Collaboration with Scottish Association for Marine Science.
Aquaculture is an important industry for the UK. Employing more than 8,000 people, mostly in remote locations where other job opportunities are scarce and with exports worth in excess of £500 million.
There are several bottlenecks on the expansion of aquaculture industry on the UK like the sea lice problem, harmful algal blooms and environment restrictions of space and pollution in close environments.
One of the solutions presented is the migration of aquaculture to more exposed, dispersive environments but the impact of these offshore aquaculture site conditions onto the environment and the fish require scientific evaluation.
Assessment of the potential for the migration of aquaculture to more energetic “offshore” environments is timely given the demand for increase production and difficulties of further expansion of the industry within the sea loch environment.
The underlying rationale for migration of aquaculture to more dispersive “offshore” environments is therefore based on hypotheses that:
• These environments are more dispersive of wastes and chemical treatments [leading to increased dilution and reduced negative impact].
• Dispersive environments will reduce the pressure of sea lice [through reducing retention and exchange of lice between sites as well as reducing exchange with wild populations].
• Offshore environments are less likely to be impacted by harmful algal blooms [that more easily proliferate in the “incubator” of a restricted exchange sea loch]
• Fish health and welfare [reducing sea lice infestations and Amoebic Gill Disease (AGD) prevalence would improve fish health and welfare].
In this project we will therefore characterise, in detail, the physical environments of contrasting fish farm sites (existing and hypothetical), allowing us to test the above hypotheses using mathematical modelling tools.
Specifically, we will use existing state of the art modelling tools that are currently used to address dispersive and connectivity issues in aquaculture, but these tools will be used critically, with an eye to evaluating their appropriateness in this new environment. Shortcomings or potential improvements in methodologies will be highlighted. With our detailed physical observations and modelling tools we will then be able to evaluate a number of other key impacts, on fish health and HAB risk, resulting from offshore migration of the industry. The result will be a set of tools and understanding that underpin site selection, enabling the industry to expand in a manner that minimises environmental consequences.

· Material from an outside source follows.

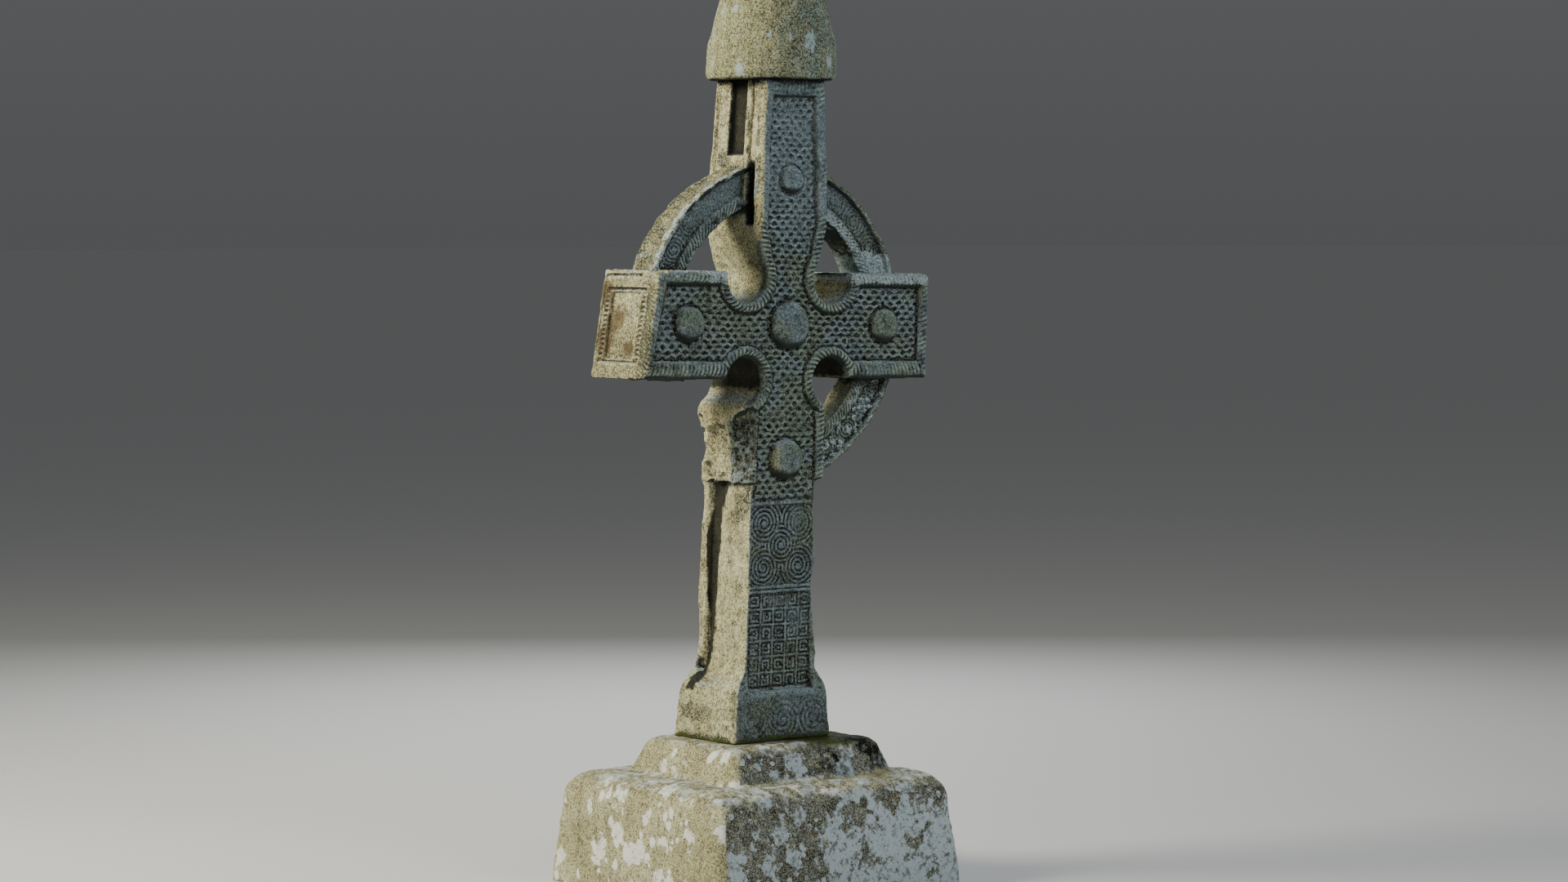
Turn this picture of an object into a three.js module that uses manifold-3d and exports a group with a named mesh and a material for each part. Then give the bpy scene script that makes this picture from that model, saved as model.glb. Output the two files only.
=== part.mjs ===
// A ringed memorial cross of carved sandstone: one stone for the shaft, arms and ring, a round capstone that
// rests on its top, and a stepped plinth that it stands on. Millimetres, +Z up. The carved front looks
// towards -Y, the arms run along X, and the origin lies on the ground under the middle of the plinth.

import * as THREE from 'three';
import { mergeVertices } from 'three/addons/utils/BufferGeometryUtils.js';
import Module from 'manifold-3d';

// Plinth: a battered block with a smaller battered step on its top, all one stone
const PLINTH_WIDTH = 1220;
const PLINTH_DEPTH = 1112;
const BLOCK_HEIGHT = 430;
const BLOCK_BATTER_X = 36;
const BLOCK_BATTER_Y = 56;
const BLOCK_CORNER = 60;
const BLOCK_SHOULDER = 48;
const STEP_WIDTH = 694;
const STEP_DEPTH = 572;
const STEP_HEIGHT = 140;
const STEP_BATTER_X = 50;
const STEP_BATTER_Y = 56;
const STEP_CORNER = 40;
const STEP_SHOULDER = 20;
const STEP_SHIFT_X = 18;
const STEP_SHIFT_Y = -12;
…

Stirling university research group on health and welfare would be leading WP1 on health and welfare of fish under offshore aquaculture systems. We will obtain physiological and metabolic data from 5 offshore farm sites and this data will be used to inform the model being created in WP3 and correlated with the physical/oceanographic information provided by the other work packages (current speed and variability, temperature, salinity and waves) also other information like algal blooms and sea lice and discharge dispersal models will be incorporated. This would allow us the study of temporal response to environmental conditions.